Everybody is a lover

Really, everybody is a lover. Even those we label as “bad people” are lovers. I think we all know this to be a fact. The thing is, we often forget it. We are quick to judge and say someone is not “cool” just because they don’t like us or talk to us. Sometimes we can’t even see their virtues, only their vices.

Really, everybody is a lover. There are three types of love. The Greek words used to describe them are agape, eros, and philia. The first one describes unconditional love. Eros relates to romantic love, while philia is the love one has for a friend. In looking for these terms, I found out there is another love, storge (family love, a natural affection). I believe that any person at least possess one of these loves.

Now that love is all around, imagine what would happen if we were not only lovers to those close to us, but if we actually extended this affection to others. Some of us consider ourselves good people and there’s always an excuse for whenever we act poorly. But, don’t those we think are bad do the same? I mean, they love somebody and (hopefully) do things to help that someone. How are we different? We nurture unhealthy interactions when we love these ones and dislike those ones. If I think you are mean, you might think I’m mean.

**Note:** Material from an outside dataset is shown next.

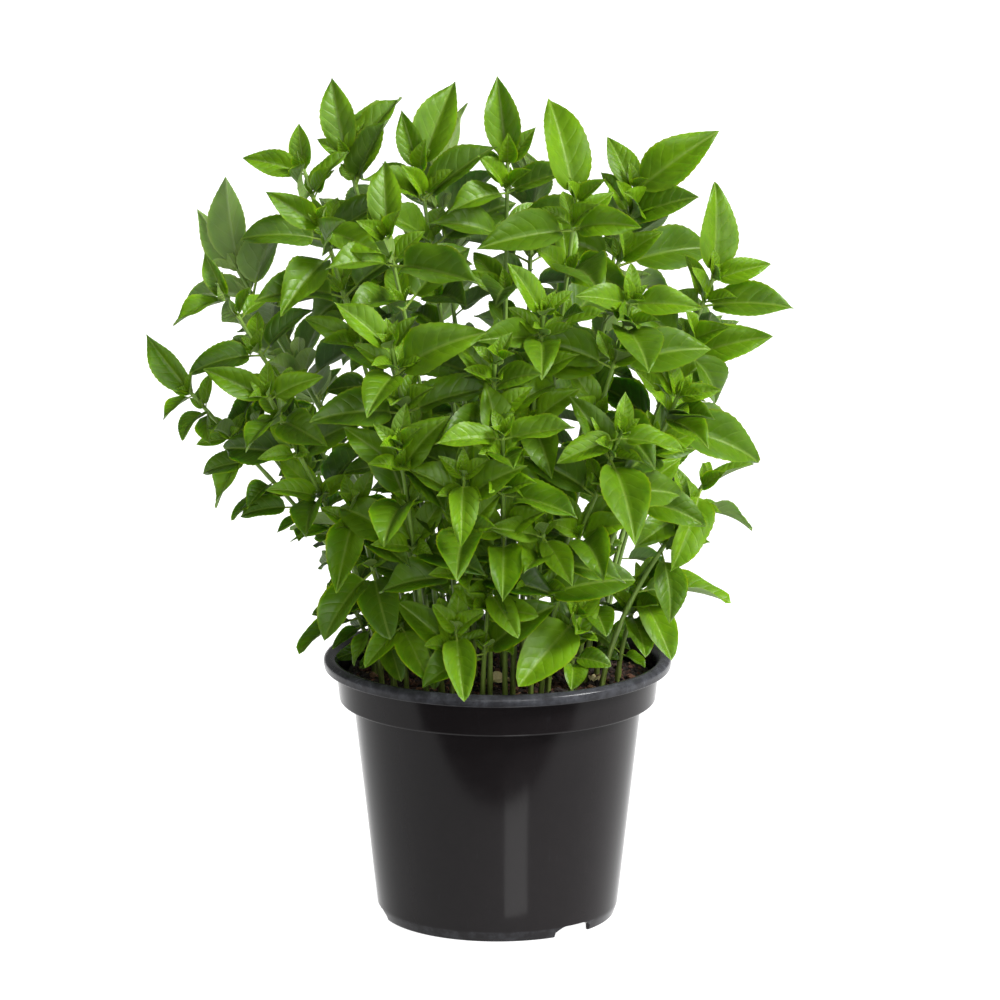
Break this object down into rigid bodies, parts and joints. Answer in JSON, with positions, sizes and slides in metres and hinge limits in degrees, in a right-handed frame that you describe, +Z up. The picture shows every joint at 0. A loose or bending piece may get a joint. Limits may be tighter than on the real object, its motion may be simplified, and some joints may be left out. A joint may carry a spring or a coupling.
{
  "type": "potted basil plant",
  "caption": "Bushy basil plant with ovate leaves in opposite pairs on square stems, growing in a round black nursery pot filled with potting soil.",
  "frame": {"origin": "centre of the pot's base, on the surface that it stands on", "axes": "+Z up along the pot's axis, -Y towards the viewer of the picture, +X to the viewer's right"},
  "size_m": [0.2562, 0.2308, 0.338],
  "materials": {
    "pot_plastic": "injection-moulded polypropylene, satin, lightly scuffed at the rim",
    "potting_soil": "moist peat and bark crumbs, dull",
    "basil": "fresh leaf, satin upper side and dull grey-green underside",
    "dry_leaf": "dried leaf, papery"
  },
  "bodies": {
    "root": {"dry_leaf_1": "dry_leaf", "dry_leaf_2": "dry_leaf", "dry_leaf_3": "dry_leaf", "pot": "pot_plastic", "soil": "potting_soil", "stem_back_eight": "basil", "stem_back_five": "basil", "stem_back_four": "basil", "stem_back_one": "basil", "stem_back_seven": "basil", "stem_back_six": "basil", "stem_back_three": "basil", "stem_back_two": "basil", "stem_far_left": "basil", "stem_fill_left": "basil", "stem_front_high": "basil", "stem_front_inner": "basil", "stem_front_left": "basil", "stem_front_low": "basil", "stem_front_mid": "basil", "stem_front_one": "basil", "stem_heart_left": "basil", "stem_left_back": "basil", "stem_left_edge": "basil", "stem_left_face": "basil", "stem_left_hang": "basil", "stem_left_low": "basil", "stem_left_wing": "basil", "stem_low_mid": "basil", "stem_low_right": "basil", "stem_mid_left": "basil", "stem_mid_right": "basil", "stem_right_back": "basil", "stem_right_edge": "basil", "stem_right_face": "basil", "stem_right_low": "basil", "stem_right_top": "basil", "stem_right_wing": "basil", "stem_rim_front": "basil", "stem_rim_left": "basil", "stem_rim_right": "basil", "stem_top_left": "basil", "stem_top_mid": "basil", "stem_top_right": "basil", "stem_top_three": "basil", "stem_top_two": "basil"}
  },
  "joints": []
}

What if instead of focusing so much on how we are different, we talked about how we are similar? We all are lovers, so let’s love one another. Let us extend our love and analyze what that means to how we treat the barista every morning or evening, how we talk to the various desk workers we might interact with every weekday, or how we look at those we don’t really like.

 

‘If you love those who love you, what credit is that to you? Even sinners love those who love them. And if you do good to those who are good to you, what credit is that to you? Even sinners do that. And if you lend to those from whom you expect repayment, what credit is that to you? Even sinners lend to sinners, expecting to be repaid in full. But love your enemies, do good to them, and lend to them without expecting to get anything back.’